Although overshadowed by the financial crisis and the world recession right now, the debate over offshoring seems poised to stage a comeback as a public policy concern in the not-too-distant future. Indeed, with so much protectionist talk and some protectionist action in the air, fear of offshoring may force its way back onto the policy agendas of the US and other rich countries sooner than we think.

It seems axiomatic that both the economically appropriate and the politically feasible policy responses to offshoring should differ depending on whether the share of the workforce holding offshorable jobs is, say, 2%, 25%, or 75%. In the 2% case, we should probably ignore offshoring as a detail of little consequence. In the 75% case, we should perhaps be seeking radical solutions to the manifold problems caused by massive job dislocations. But if a number nearer to 25% is more plausible, as argued here, the situation probably calls for certain policy adjustments—but certainly not panic.

Several attempts have been made to estimate this fraction in recent years. Unfortunately, they have produced a wide range of estimates. Bardhan and Kroll (2003) estimated that about 11% of US jobs are offshorable. But they explicitly restricted themselves to "occupations where at least some outsourcing has already taken place or is being planned". Van Welsum and Vickery (2005) based their estimate of offshorability in OECD countries, about 20%, on the intensity of ICT use by industry. McKinsey Global Institute (2005) used detailed consulting-style analysis of eight "representative sectors" in rich countries to estimate that only about 11% of worldwide private-sector service employment might potentially be offshored to developing countries with in the next five years. Jensen and Kletzer (2006) estimated that 38% of US workers are in tradable, and therefore offshorable, occupations.

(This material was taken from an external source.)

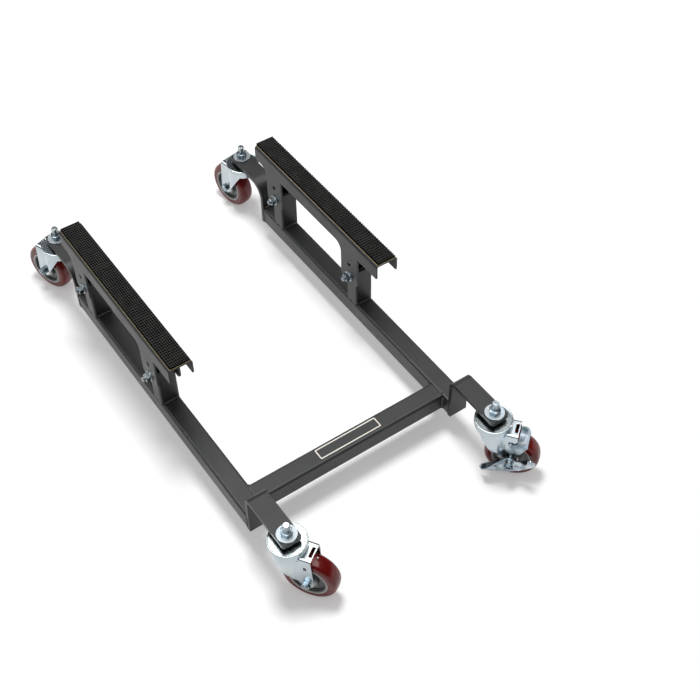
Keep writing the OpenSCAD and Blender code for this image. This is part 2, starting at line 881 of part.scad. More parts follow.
// Wheel core: a rim and a hub joined by a thin web, with a pocket for each bearing
module wheel_core() {
    rim_r = core_d / 2;
    half = wheel_w / 2;
    hub_bore = sleeve_d / 2 + hub_play;
    color([0.3, 0.31, 0.33])
    on_axle() rotate_extrude() difference() {
        union() {
            translate([hub_bore, -half]) square([hub_d / 2 - hub_bore, wheel_w]);
            translate([hub_d / 2 - merge, -web_w / 2]) square([rim_r - hub_d / 2, web_w]);
            translate([rim_r - rim_t, -rim_w / 2]) square([rim_t, rim_w]);
            for (z = [-1, 1]) translate([rim_r - rim_bead, z * rim_bead_z]) circle(rim_bead);
        }
        for (z = [-1, 1]) translate([0, z * (half - bearing_w / 2 + cut / 2)])
            square([bearing_d, bearing_w + cut], center = true);
    }
}

module front_left_wheel_core() front_left() wheel_core();
module front_right_wheel_core() front_right() wheel_core();
module rear_left_wheel_core() rear_left() wheel_core();
module rear_right_wheel_core() rear_right() wheel_core();

// Moulded tread with round shoulders that run into a crown
module tread() {
    r = wheel_d / 2;
    inner = core_d / 2;
    depth = r - inner;
    side = wheel_w / 2 - tread_edge;
    lift = tread_crown - tread_edge;
    shoulder = r - tread_crown + sqrt(lift * lift - side * side);
    reach = side * tread_crown / lift;
    color([0.42, 0.1, 0.1])
    on_axle() rotate_extrude() difference() {
        intersection() {
            translate([inner, -wheel_w / 2]) square([depth, wheel_w]);
            union() {
                translate([inner, -wheel_w / 2]) square([shoulder - inner, wheel_w]);
                for (z = [-1, 1]) translate([shoulder, z * side]) circle(tread_edge);
                intersection() {
                    translate([r - tread_crown, 0]) circle(tread_crown, $fn = 256);
                    translate([inner, -reach]) square([depth, 2 * reach]);
                }
                translate([inner, -tread_band / 2]) square([depth, tread_band]);
            }
        }
        for (z = [-1, 1]) translate([inner - rim_bead, z * rim_bead_z]) circle(rim_bead + run_fit);
    }
}

module front_left_tread() front_left() tread();
module front_right_tread() front_right() tread();
module rear_left_tread() rear_left() tread();
module rear_right_tread() rear_right() tread();

// Ball bearing of one piece with a recessed shield on both faces
module bearing() {
    recess = 0.6;
    ring = 2;
    bore = sleeve_d / 2 + run_fit;
    rotate_extrude() difference() {
        translate([bore, 0]) square([bearing_d / 2 - bore, bearing_w]);
        for (z = [-cut, bearing_w - recess])
            translate([bore + ring, z]) square([bearing_d / 2 - bore - 2 * ring, recess + cut]);
    }
}

module wheel_bearings() {
    color([0.7, 0.71, 0.73])
    on_axle() for (z = [-wheel_w / 2, wheel_w / 2 - bearing_w]) translate([0, 0, z]) bearing();
}

module front_left_wheel_bearings() front_left() wheel_bearings();
module front_right_wheel_bearings() front_right() wheel_bearings();
module rear_left_wheel_bearings() rear_left() wheel_bearings();
module rear_right_wheel_bearings() rear_right() wheel_bearings();

// Brake, on the front right caster

// Side outline of the see-saw pedal, from the axle
module pedal_outline() {
    strap(pedal_front, pedal_front_r, pedal_hub, pedal_hub_r);
    strap(pedal_root, pedal_root_r, pedal_rear, pedal_rear_r);
}

// Foot tab that turns outwards from an upper edge of the pedal; its plan is given in u and s
module foot_tab(ends) {
    d = ends[1] - ends[0];
    n = [d[1], -d[0]] / norm(d) * pedal_t;
    intersection() {
        along_y(-pedal_tab, pedal_tab + pedal_t / 2)
            polygon([ends[0], ends[1], ends[1] + n, ends[0] + n]);
        translate([0, 0, -wheel_d]) linear_extrude(2 * wheel_d) children();
    }
}

module brake_pedal() {
    inner = -fork_side - face_gap;
    front = edge(pedal_front, pedal_front_r, pedal_hub, pedal_hub_r, 1);
    rear = edge(pedal_root, pedal_root_r, pedal_rear, pedal_rear_r, 1);
    inset = 0.5;
    f0 = front[0][0] + inset;
    f1 = front[1][0] - inset;
    r0 = (rear[0][0] + rear[1][0]) / 2;
    r1 = rear[1][0] - inset;
    bevel = 4;
    color([0.82, 0.85, 0.88])
    front_right() translate([caster_lead, 0, axle_z]) difference() {
        union() {
            along_y(pedal_s - pedal_t, pedal_t) pedal_outline();
            translate([0, pedal_s - pedal_t, 0]) {
                foot_tab(front) polygon([[f0, pedal_t / 2], [f0, bevel - pedal_tab],
                    [f0 + bevel, -pedal_tab], [f0 + 3 * bevel, -pedal_tab], [f1, 0], [f1, pedal_t / 2]]);
                foot_tab(rear) polygon([[r0, pedal_t / 2], [r0, 0],
                    [r1 - bevel, bevel - pedal_tab], [r1, bevel - pedal_tab], [r1, pedal_t / 2]]);
            }
            along_y(inner - boss_len, boss_len) circle(d = boss_d);
        }
        along_y(inner - boss_len - cut, boss_len + 2 * cut) circle(d = axle_d + 2 * run_fit);
    }
}

// Side plate of the shoe, from its rivet
module shoe_plate() {
    polygon([shoe_foot, shoe_heel, shoe_nose, shoe_crest, shoe_back,
        [shoe_back[0], shoe_neck[1] + shoe_ring], shoe_neck, [-shoe_ring, shoe_neck[1]]]);
    circle(shoe_ring);
}

// Section of the bridge that crosses the tread and bends down behind it
module shoe_bridge() {
    fall = shoe_lip - shoe_crest;
    n = [fall[1], -fall[0]] / norm(fall) * shoe_t;
    polygon([shoe_back, shoe_back - [0, shoe_t], shoe_crest - [shoe_chamfer, shoe_t],
        shoe_lip + n, shoe_lip, shoe_crest]);
}

// Notches that leave teeth along the bridge's lower edge
module shoe_notches() {
    tooth = (shoe_side + shoe_reach) / shoe_teeth;
    along_x(shoe_crest[0], shoe_ring + cut) for (i = [0 : shoe_teeth - 1])
        translate([i * tooth - shoe_side, shoe_lip[1]])
            polygon([[0, -cut], [tooth / 2, shoe_notch], [tooth, -cut]]);
}

module brake_shoe() {
    color([0.72, 0.75, 0.8])
    front_right() translate([pin_u, 0, pin_z]) difference() {
        union() {
            along_y(-shoe_side - shoe_t, shoe_t) shoe_plate();
            along_y(-shoe_side - shoe_t, shoe_side + shoe_t + shoe_reach) shoe_bridge();
        }
        shoe_notches();
        along_y(-shoe_side - shoe_t - cut, shoe_t + 2 * cut) circle(d = rivet_d + 2 * run_fit);
    }
}

module brake_pin() {
    span = shoe_t + face_gap + fork_t;
    r = rivet_d / 2;
    rim = r + rivet_lip;
    half = rivet_head / 2;
    color([0.7, 0.71, 0.73])
    front_right() translate([pin_u, -fork_gap / 2, pin_z]) rotate([90, 0, 0]) rotate_extrude()
        polygon([[0, -rivet_head], [r, -rivet_head], [rim, -half], [rim, 0], [r, 0], [r, span],
            [rim, span], [rim, span + half], [r, span + rivet_head], [0, span + rivet_head]]);
}

left_rail();
right_rail();
cross_tube();
front_left_arm();
front_right_arm();
rear_left_arm();
rear_right_arm();
front_left_post();
front_right_post();
rear_left_post();
rear_right_post();
left_support_channel();
right_support_channel();
left_pad_tape();
right_pad_tape();
left_pad();
right_pad();
support_bolts();
support_nuts();
support_washers();
frame_welds();
caster_stems();
top_races();
stem_nuts();
stem_washers();
race_balls();
front_left_fork();
front_right_fork();
rear_left_fork();
rear_right_fork();
front_left_axle_bolt();
front_right_axle_bolt();
rear_left_axle_bolt();
rear_right_axle_bolt();
front_left_axle_nut();
front_right_axle_nut();
rear_left_axle_nut();
rear_right_axle_nut();
front_left_axle_sleeve();
front_right_axle_sleeve();
rear_left_axle_sleeve();
rear_right_axle_sleeve();
front_left_wheel_core();
front_right_wheel_core();
rear_left_wheel_core();
rear_right_wheel_core();
front_left_tread();
front_right_tread();
rear_left_tread();
rear_right_tread();
front_left_wheel_bearings();
front_right_wheel_bearings();
rear_left_wheel_bearings();
rear_right_wheel_bearings();
brake_pedal();
brake_shoe();
brake_pin();
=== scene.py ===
"""Looks of a motorcycle mover dolly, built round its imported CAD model.

The dolly is a low frame of square tube on four swivel casters, with two padded supports.
The CAD nodes keep their shapes and get their finishes here. The pads, the weld beads, the
threads, the wheels' rings, the pedal's relief and the label's place are modelled here.
"""

import json
import logging
import math
from dataclasses import dataclass, field
from enum import Enum
from typing import Callable, Sequence

import bmesh
import bpy
from mathutils import Matrix, Vector
from mathutils.geometry import convex_hull_2d


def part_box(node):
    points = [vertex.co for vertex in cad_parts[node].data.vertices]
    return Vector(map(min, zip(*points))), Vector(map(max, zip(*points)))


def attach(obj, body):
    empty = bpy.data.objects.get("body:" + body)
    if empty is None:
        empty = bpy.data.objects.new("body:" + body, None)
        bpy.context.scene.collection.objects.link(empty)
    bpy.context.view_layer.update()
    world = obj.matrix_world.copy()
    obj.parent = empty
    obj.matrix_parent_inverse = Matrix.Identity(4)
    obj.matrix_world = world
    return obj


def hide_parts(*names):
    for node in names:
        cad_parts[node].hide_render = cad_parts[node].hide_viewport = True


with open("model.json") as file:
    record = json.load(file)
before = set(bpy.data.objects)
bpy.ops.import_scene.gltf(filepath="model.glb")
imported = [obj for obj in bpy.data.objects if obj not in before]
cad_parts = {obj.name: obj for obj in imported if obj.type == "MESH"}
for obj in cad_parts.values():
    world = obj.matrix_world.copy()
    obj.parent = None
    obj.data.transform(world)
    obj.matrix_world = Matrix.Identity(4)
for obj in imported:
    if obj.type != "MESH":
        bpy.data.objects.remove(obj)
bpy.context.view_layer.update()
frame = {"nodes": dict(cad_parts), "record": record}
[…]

Finally, I used data on job content to assess the offshorability of each of (roughly) 800 US occupations (Blinder 2009a). My "conservative", "moderate" and "aggressive" definitions placed 22.2%, 25.6%, and 29.0%of all US jobs in the offshorable category. These estimates present a distressingly wide range— from 11% to 38%. Can we do better?

In a recent paper, Alan Krueger and I employed standard survey methods to assess the offshorability of each job in a random sample of US workers. We experimented with three different ways to measure offshorability. In the first, professional coders used the answers to standard CPS questions to rate the offshorability of each person’s job. In the second, respondents essentially classified their own jobs by answering a single question about the need for face-to-face contact and/or physical presence on the job. In the third, we used the answers to a series of questions on face-to-face contact to create our own index of the offshorability of each job.

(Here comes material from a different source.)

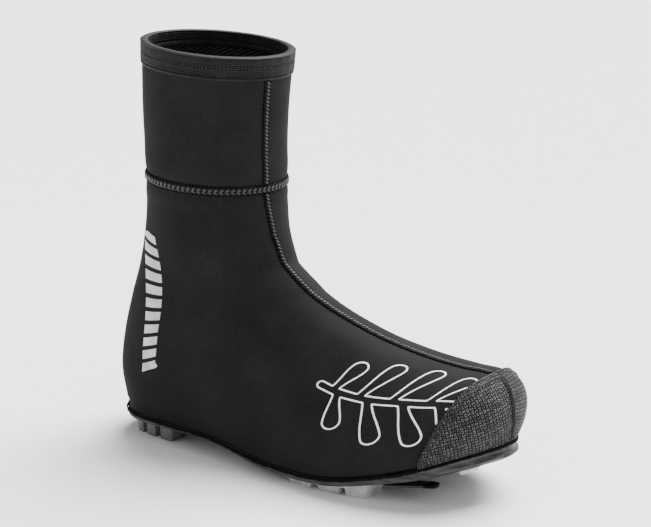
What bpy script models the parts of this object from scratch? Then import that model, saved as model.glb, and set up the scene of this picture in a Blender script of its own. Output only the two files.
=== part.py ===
"""A pull-on winter cycling overshoe for the right foot, in metres.

+X runs from heel to toe, +Y is the inner side of the foot and the floor is at z = 0.
The upper, its overlays and its seams are all read from one surface, which a table of
sections spans from the collar down the shaft, round the ankle and along the foot.
"""

import bpy
import numpy as np

# Driving sizes of the foot
LENGTH = 0.2955
BALL_WIDTH = 0.108
HEEL_WIDTH = 0.082
INSTEP_HEIGHT = 0.1345
TOE_HEIGHT = 0.040
TOE_SPRING = 0.028
TOE_SWING = 0.013
EDGE_HEIGHT = 0.012

# Driving sizes of the shaft
COLLAR_HEIGHT = 0.271
COLLAR_DEPTH = 0.101
COLLAR_WIDTH = 0.094
ANKLE_DEPTH = 0.0955
ANKLE_WIDTH = 0.0885

# Thicknesses, bands and clearances
WALL = 0.003
CLEARANCE = 0.0003
BINDING_HEIGHT = 0.0105
HEM_HEIGHT = 0.0035
BINDING_INSIDE = 0.009
TAPE = 0.0014
ANKLE_SEAM_WIDTH = 0.0075
FRONT_SEAM_WIDTH = 0.0065
SEAM_RISE = 0.0012
CAP_THICKNESS = 0.0010
CAP_HEM = 0.006
CAP_HEM_RISE = 0.0007
EDGE_TAPE_HEIGHT = 0.0024
EDGE_TAPE = 0.0012

# Sizes of the rubber underneath
SOLE_BAND = 0.0055
SOLE_SHEET = 0.0032
SOLE_OVERHANG = 0.0010
CLEAT_LENGTH = 0.062
CLEAT_WIDTH = 0.034
CLEAT_CORNER = 0.012
TREAD_PAD = 0.0012
TOE_LUG = 0.0025
LUG_DRAFT = 0.0007

# Section numbers where the closed rings end, where the sides turn under and where the toe ends
HEEL_END = 8
ARCH_START = 10.5
TOE_END = 19

# Where the cleat opening and the lugs lie: by section number along, by share of half width across
CLEAT_MIDDLE = 14.2
HEEL_BLOCKS = ((9.75, 10.08), (10.2, 10.53), (10.65, 11.0))
HEEL_HALVES = ((-0.80, -0.34), (0.34, 0.80))
BALL_BLOCKS = ((13.35, 13.75), (13.85, 14.25), (14.35, 14.75))
BALL_OUTER = ((-0.90, -0.50),)
BALL_INNER = ((0.50, 0.90),)
TOE_BLOCKS = ((16.7, 17.15),)
TOE_HALVES = ((-0.62, -0.22), (0.22, 0.62))


def shaft(share):
    """Height on the shaft: 0 at the crook of the instep, 1 at the back of the collar."""
    return INSTEP_HEIGHT + share * (COLLAR_HEIGHT - INSTEP_HEIGHT)


def instep(share):
    """Height on the ridge of the foot: 0 at the top of the toe, 1 at the crook."""
    return toe(1) + share * (INSTEP_HEIGHT - toe(1))


def toe(share):
    """Height on the toe: 0 at its lower edge, 1 at its top."""
    return EDGE_HEIGHT + TOE_SPRING + share * TOE_HEIGHT


def edge(share):
    """Height of the lower edge of the upper: 0 at the ball, 1 at the tip of the toe."""
    return EDGE_HEIGHT + share * TOE_SPRING


MID_DEPTH = (COLLAR_DEPTH + ANKLE_DEPTH) / 2
MID_WIDTH = (COLLAR_WIDTH + ANKLE_WIDTH) / 2
COLLAR_X = 0.259 * LENGTH
CUFF_X = 0.249 * LENGTH
ANKLE_X = 0.250 * LENGTH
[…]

All three measures agreed that roughly 25% of US jobs are offshorable. In terms of major substantive results, we found that more educated workers appear to hold somewhat more offshorable jobs and that offshorability does not have many statistically significant effects on either wages or the probability of layoff. We found that routine work is no more offshorable than work that is not routine.

What might our estimate that roughly 25% of US jobs are, in principle, offshorable imply for public policy? First, this is not the same as predicting that all these jobs will move offshore. Second, the 25% estimate is roughly the same as the number of jobs that were probably offshorable in the heyday of US manufacturing (around 1960). The relative shrinkage of the manufacturing sector in the US (and elsewhere) from about 30-35% of total employment then to under 10% now was somewhat painful, especially in places where manufacturing was concentrated; it fostered some protectionist sentiment and some protectionist measures, and it induced a variety of other ill-considered policy responses. But, broadly speaking, the adjustment did not precipitate any major economic or social convulsions. This experience suggests that a similar-sized labour force adjustment can, once again, be handled by the market system—with some help from government. Third, most of the policy responses that would best prepare the workforces of the rich countries for the coming wave of offshoring are not very controversial.

         The unconventional policy responses may need to come from the primary and secondary educational system. These, though well-designed to turn out factory workers for the industrial age, have not adapted very well to the information age. Our schools will have to put more emphasis on communication skills and creative thinking— and far less on rote memorisation.